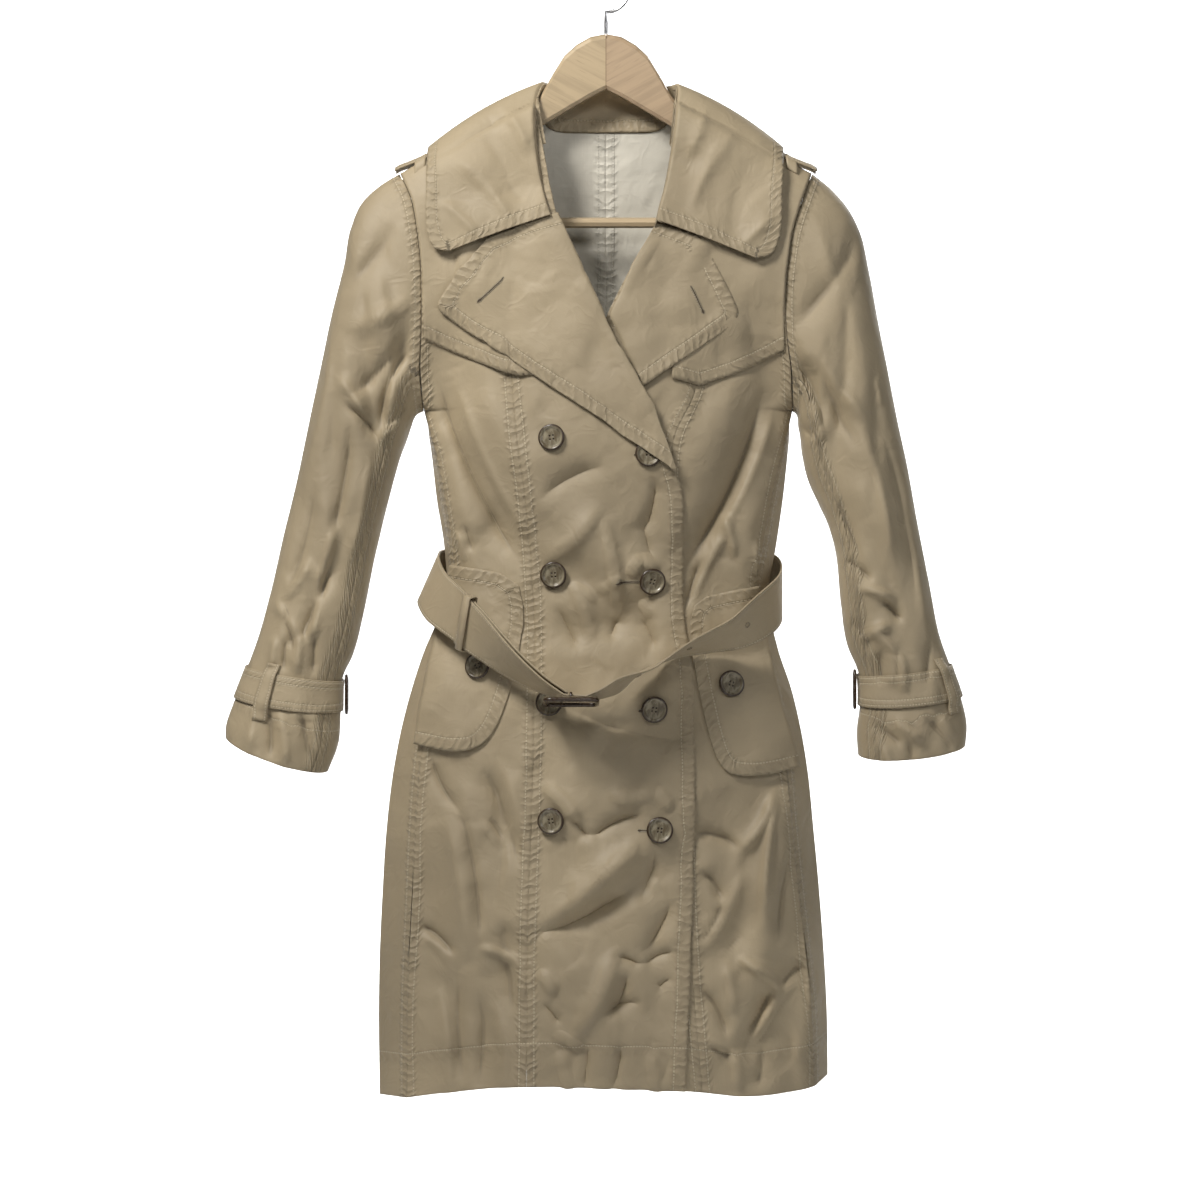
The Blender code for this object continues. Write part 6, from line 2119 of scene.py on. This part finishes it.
class CoatSizes(bpy.types.PropertyGroup):
    """Sizes that may be changed before the coat is made."""

    front_step: FloatProperty(
        name="Front mesh step", description="Distance between the rows of the fronts' meshes",
        default=0.0024, min=0.001, max=0.01, unit="LENGTH")
    sleeve_step: FloatProperty(
        name="Sleeve mesh step", description="Distance between the rows of the sleeves' meshes",
        default=0.0027, min=0.001, max=0.01, unit="LENGTH")
    back_step: FloatProperty(
        name="Back mesh step", description="Distance between the rows of the back's meshes",
        default=0.0033, min=0.001, max=0.01, unit="LENGTH")
    flap_step: FloatProperty(
        name="Flap mesh step", description="Distance between the rows of flaps, collar and belt",
        default=0.0024, min=0.001, max=0.01, unit="LENGTH")


def colour_property(name, words, colour):
    return FloatVectorProperty(name=name, description=words, default=colour, subtype="COLOR",
                               size=3, min=0.0, max=1.0)


class CoatColours(bpy.types.PropertyGroup):
    """Colours of the coat's cloth, thread and hanger."""

    cloth: colour_property("Cloth", "Right side of the cloth", (0.36, 0.292, 0.19))
    thread: colour_property("Thread", "Sewing thread", (0.60, 0.52, 0.37))
    wrong_side: colour_property("Wrong side", "Silvery inside of the cloth", (0.64, 0.61, 0.53))
    wood: colour_property("Wood", "Beech of the hanger", (0.465, 0.36, 0.225))


def sizes_in_mm(context, name):
    return getattr(context.scene.coat_sizes, name) / MM


class COAT_OT_fronts(bpy.types.Operator):
    """Make the two centre fronts and the two side fronts."""

    bl_idname = "coat.fronts"
    bl_label = "Fronts"

    def execute(self, context):
        make_fronts(sizes_in_mm(context, "front_step"))
        return {"FINISHED"}


class COAT_OT_backs(bpy.types.Operator):
    """Make the two halves of the back."""

    bl_idname = "coat.backs"
    bl_label = "Backs"

    def execute(self, context):
        make_backs(sizes_in_mm(context, "back_step"))
        return {"FINISHED"}


class COAT_OT_sleeves(bpy.types.Operator):
    """Make both sleeves from their upper and under panels."""

    bl_idname = "coat.sleeves"
    bl_label = "Sleeves"

    def execute(self, context):
        make_sleeves(sizes_in_mm(context, "sleeve_step"))
        return {"FINISHED"}


class COAT_OT_storm_flaps(bpy.types.Operator):
    """Make the loose flaps over the chest."""

    bl_idname = "coat.storm_flaps"
    bl_label = "Storm flaps"

    def execute(self, context):
        make_storm_flaps(sizes_in_mm(context, "flap_step"))
        return {"FINISHED"}


class COAT_OT_lapels(bpy.types.Operator):
    """Make the lapels with their buttonholes."""

    bl_idname = "coat.lapels"
    bl_label = "Lapels"

    def execute(self, context):
        make_lapels(sizes_in_mm(context, "flap_step"))
        return {"FINISHED"}


class COAT_OT_pocket_flaps(bpy.types.Operator):
    """Make the flaps of the pockets."""

    bl_idname = "coat.pocket_flaps"
    bl_label = "Pocket flaps"

    def execute(self, context):
        make_pocket_flaps(sizes_in_mm(context, "flap_step"))
        return {"FINISHED"}


class COAT_OT_collar(bpy.types.Operator):
    """Make the collar's fall and its stand."""

    bl_idname = "coat.collar"
    bl_label = "Collar"

    def execute(self, context):
        make_collar(sizes_in_mm(context, "flap_step"))
        return {"FINISHED"}


class COAT_OT_belt(bpy.types.Operator):
    """Make the belt with its keeper, loops and eyelets."""

    bl_idname = "coat.belt"
    bl_label = "Belt"

    def execute(self, context):
        make_belt(sizes_in_mm(context, "flap_step"))
        return {"FINISHED"}


class COAT_OT_epaulettes(bpy.types.Operator):
    """Make the shoulder straps and their loops."""

    bl_idname = "coat.epaulettes"
    bl_label = "Epaulettes"

    def execute(self, context):
        make_epaulettes(sizes_in_mm(context, "flap_step"))
        return {"FINISHED"}


class COAT_OT_cuffs(bpy.types.Operator):
    """Make the cuff straps and their loops."""

    bl_idname = "coat.cuffs"
    bl_label = "Cuffs"

    def execute(self, context):
        make_cuffs(sizes_in_mm(context, "flap_step"))
        return {"FINISHED"}


class COAT_OT_buckles(bpy.types.Operator):
    """Make the belt's buckle and the cuff straps' frames."""

    bl_idname = "coat.buckles"
    bl_label = "Buckles"

    def execute(self, context):
        make_buckles()
        return {"FINISHED"}


class COAT_OT_buttons(bpy.types.Operator):
    """Make the ten buttons."""

    bl_idname = "coat.buttons"
    bl_label = "Buttons"

    def execute(self, context):
        make_buttons()
        return {"FINISHED"}


class COAT_OT_hanger(bpy.types.Operator):
    """Finish the wooden hanger and its steel hook."""

    bl_idname = "coat.hanger"
    bl_label = "Hanger"

    def execute(self, context):
        make_hanger()
        return {"FINISHED"}


class COAT_OT_stage(bpy.types.Operator):
    """Make the sweep, the lights and the camera."""

    bl_idname = "coat.stage"
    bl_label = "Stage"

    def execute(self, context):
        make_stage()
        return {"FINISHED"}


OPERATORS = [
    COAT_OT_fronts,
    COAT_OT_backs,
    COAT_OT_sleeves,
    COAT_OT_storm_flaps,
    COAT_OT_lapels,
    COAT_OT_pocket_flaps,
    COAT_OT_collar,
    COAT_OT_belt,
    COAT_OT_epaulettes,
    COAT_OT_cuffs,
    COAT_OT_buckles,
    COAT_OT_buttons,
    COAT_OT_hanger,
    COAT_OT_stage,
]


class COAT_PT_panel(bpy.types.Panel):
    """Lists the coat's sizes and its operators."""

    bl_label = "Trench coat"
    bl_space_type = "VIEW_3D"
    bl_region_type = "UI"
    bl_category = "Coat"

    def draw(self, context):
        for name in ("front_step", "sleeve_step", "back_step", "flap_step"):
            self.layout.prop(context.scene.coat_sizes, name)
        for name in ("cloth", "thread", "wrong_side", "wood"):
            self.layout.prop(context.scene.coat_colours, name)
        for kind in OPERATORS:
            self.layout.operator(kind.bl_idname)


CLASSES = [CoatSizes, CoatColours, *OPERATORS, COAT_PT_panel]


def register():
    for kind in CLASSES:
        bpy.utils.register_class(kind)
    bpy.types.Scene.coat_sizes = PointerProperty(type=CoatSizes)
    bpy.types.Scene.coat_colours = PointerProperty(type=CoatColours)


def unregister():
    del bpy.types.Scene.coat_colours
    del bpy.types.Scene.coat_sizes
    for kind in reversed(CLASSES):
        bpy.utils.unregister_class(kind)


def main():
    """Register the add-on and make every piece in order."""
    register()
    for kind in OPERATORS:
        getattr(bpy.ops.coat, kind.bl_idname.split(".")[1])()


if __name__ == "__main__":
    main()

- - -

Please output the complete data exactly.

* _Response for this exercise_:
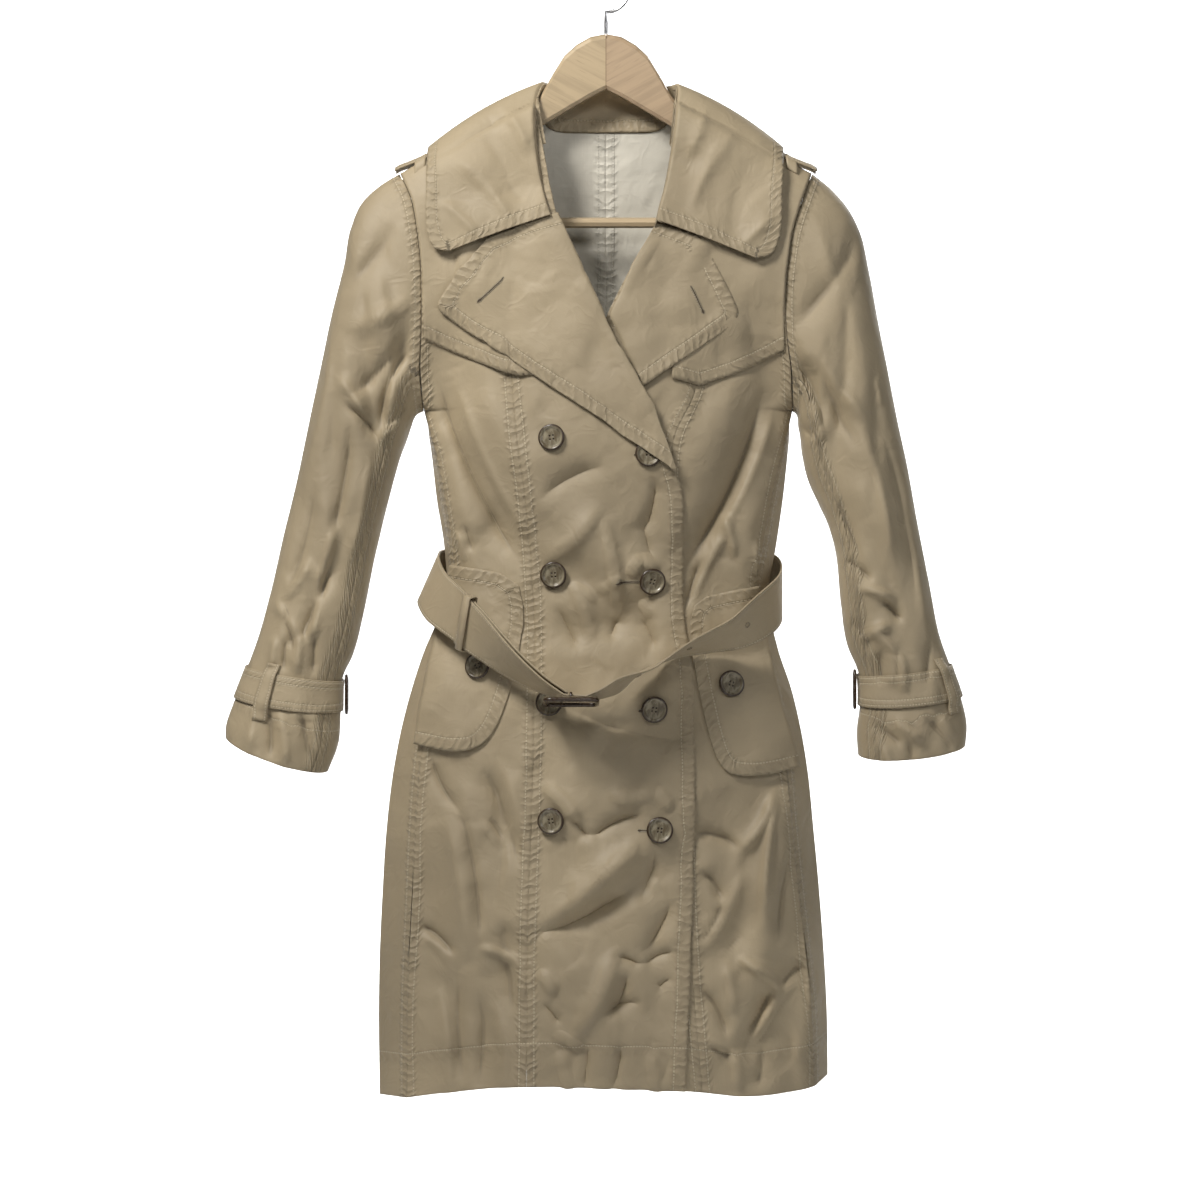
The Blender code for this object continues. Write part 6, from line 2119 of scene.py on. This part finishes it.
class CoatSizes(bpy.types.PropertyGroup):
    """Sizes that may be changed before the coat is made."""

    front_step: FloatProperty(
        name="Front mesh step", description="Distance between the rows of the fronts' meshes",
        default=0.0024, min=0.001, max=0.01, unit="LENGTH")
    sleeve_step: FloatProperty(
        name="Sleeve mesh step", description="Distance between the rows of the sleeves' meshes",
        default=0.0027, min=0.001, max=0.01, unit="LENGTH")
    back_step: FloatProperty(
        name="Back mesh step", description="Distance between the rows of the back's meshes",
        default=0.0033, min=0.001, max=0.01, unit="LENGTH")
    flap_step: FloatProperty(
        name="Flap mesh step", description="Distance between the rows of flaps, collar and belt",
        default=0.0024, min=0.001, max=0.01, unit="LENGTH")


def colour_property(name, words, colour):
    return FloatVectorProperty(name=name, description=words, default=colour, subtype="COLOR",
                               size=3, min=0.0, max=1.0)


class CoatColours(bpy.types.PropertyGroup):
    """Colours of the coat's cloth, thread and hanger."""

    cloth: colour_property("Cloth", "Right side of the cloth", (0.36, 0.292, 0.19))
    thread: colour_property("Thread", "Sewing thread", (0.60, 0.52, 0.37))
    wrong_side: colour_property("Wrong side", "Silvery inside of the cloth", (0.64, 0.61, 0.53))
    wood: colour_property("Wood", "Beech of the hanger", (0.465, 0.36, 0.225))


def sizes_in_mm(context, name):
    return getattr(context.scene.coat_sizes, name) / MM


class COAT_OT_fronts(bpy.types.Operator):
    """Make the two centre fronts and the two side fronts."""

    bl_idname = "coat.fronts"
    bl_label = "Fronts"

    def execute(self, context):
        make_fronts(sizes_in_mm(context, "front_step"))
        return {"FINISHED"}


class COAT_OT_backs(bpy.types.Operator):
    """Make the two halves of the back."""

    bl_idname = "coat.backs"
    bl_label = "Backs"

    def execute(self, context):
        make_backs(sizes_in_mm(context, "back_step"))
        return {"FINISHED"}


class COAT_OT_sleeves(bpy.types.Operator):
    """Make both sleeves from their upper and under panels."""

    bl_idname = "coat.sleeves"
    bl_label = "Sleeves"

    def execute(self, context):
        make_sleeves(sizes_in_mm(context, "sleeve_step"))
        return {"FINISHED"}


class COAT_OT_storm_flaps(bpy.types.Operator):
    """Make the loose flaps over the chest."""

    bl_idname = "coat.storm_flaps"
    bl_label = "Storm flaps"

    def execute(self, context):
        make_storm_flaps(sizes_in_mm(context, "flap_step"))
        return {"FINISHED"}


class COAT_OT_lapels(bpy.types.Operator):
    """Make the lapels with their buttonholes."""

    bl_idname = "coat.lapels"
    bl_label = "Lapels"

    def execute(self, context):
        make_lapels(sizes_in_mm(context, "flap_step"))
        return {"FINISHED"}


class COAT_OT_pocket_flaps(bpy.types.Operator):
    """Make the flaps of the pockets."""

    bl_idname = "coat.pocket_flaps"
    bl_label = "Pocket flaps"

    def execute(self, context):
        make_pocket_flaps(sizes_in_mm(context, "flap_step"))
        return {"FINISHED"}


class COAT_OT_collar(bpy.types.Operator):
    """Make the collar's fall and its stand."""

    bl_idname = "coat.collar"
    bl_label = "Collar"

    def execute(self, context):
        make_collar(sizes_in_mm(context, "flap_step"))
        return {"FINISHED"}


class COAT_OT_belt(bpy.types.Operator):
    """Make the belt with its keeper, loops and eyelets."""

    bl_idname = "coat.belt"
    bl_label = "Belt"

    def execute(self, context):
        make_belt(sizes_in_mm(context, "flap_step"))
        return {"FINISHED"}


class COAT_OT_epaulettes(bpy.types.Operator):
    """Make the shoulder straps and their loops."""

    bl_idname = "coat.epaulettes"
    bl_label = "Epaulettes"

    def execute(self, context):
        make_epaulettes(sizes_in_mm(context, "flap_step"))
        return {"FINISHED"}


class COAT_OT_cuffs(bpy.types.Operator):
    """Make the cuff straps and their loops."""

    bl_idname = "coat.cuffs"
    bl_label = "Cuffs"

    def execute(self, context):
        make_cuffs(sizes_in_mm(context, "flap_step"))
        return {"FINISHED"}


class COAT_OT_buckles(bpy.types.Operator):
    """Make the belt's buckle and the cuff straps' frames."""

    bl_idname = "coat.buckles"
    bl_label = "Buckles"

    def execute(self, context):
        make_buckles()
        return {"FINISHED"}


class COAT_OT_buttons(bpy.types.Operator):
    """Make the ten buttons."""

    bl_idname = "coat.buttons"
    bl_label = "Buttons"

    def execute(self, context):
        make_buttons()
        return {"FINISHED"}


class COAT_OT_hanger(bpy.types.Operator):
    """Finish the wooden hanger and its steel hook."""

    bl_idname = "coat.hanger"
    bl_label = "Hanger"

    def execute(self, context):
        make_hanger()
        return {"FINISHED"}


class COAT_OT_stage(bpy.types.Operator):
    """Make the sweep, the lights and the camera."""

    bl_idname = "coat.stage"
    bl_label = "Stage"

    def execute(self, context):
        make_stage()
        return {"FINISHED"}


OPERATORS = [
    COAT_OT_fronts,
    COAT_OT_backs,
    COAT_OT_sleeves,
    COAT_OT_storm_flaps,
    COAT_OT_lapels,
    COAT_OT_pocket_flaps,
    COAT_OT_collar,
    COAT_OT_belt,
    COAT_OT_epaulettes,
    COAT_OT_cuffs,
    COAT_OT_buckles,
    COAT_OT_buttons,
    COAT_OT_hanger,
    COAT_OT_stage,
]


class COAT_PT_panel(bpy.types.Panel):
    """Lists the coat's sizes and its operators."""

    bl_label = "Trench coat"
    bl_space_type = "VIEW_3D"
    bl_region_type = "UI"
    bl_category = "Coat"

    def draw(self, context):
        for name in ("front_step", "sleeve_step", "back_step", "flap_step"):
            self.layout.prop(context.scene.coat_sizes, name)
        for name in ("cloth", "thread", "wrong_side", "wood"):
            self.layout.prop(context.scene.coat_colours, name)
        for kind in OPERATORS:
            self.layout.operator(kind.bl_idname)


CLASSES = [CoatSizes, CoatColours, *OPERATORS, COAT_PT_panel]


def register():
    for kind in CLASSES:
        bpy.utils.register_class(kind)
    bpy.types.Scene.coat_sizes = PointerProperty(type=CoatSizes)
    bpy.types.Scene.coat_colours = PointerProperty(type=CoatColours)


def unregister():
    del bpy.types.Scene.coat_colours
    del bpy.types.Scene.coat_sizes
    for kind in reversed(CLASSES):
        bpy.utils.unregister_class(kind)


def main():
    """Register the add-on and make every piece in order."""
    register()
    for kind in OPERATORS:
        getattr(bpy.ops.coat, kind.bl_idname.split(".")[1])()


if __name__ == "__main__":
    main()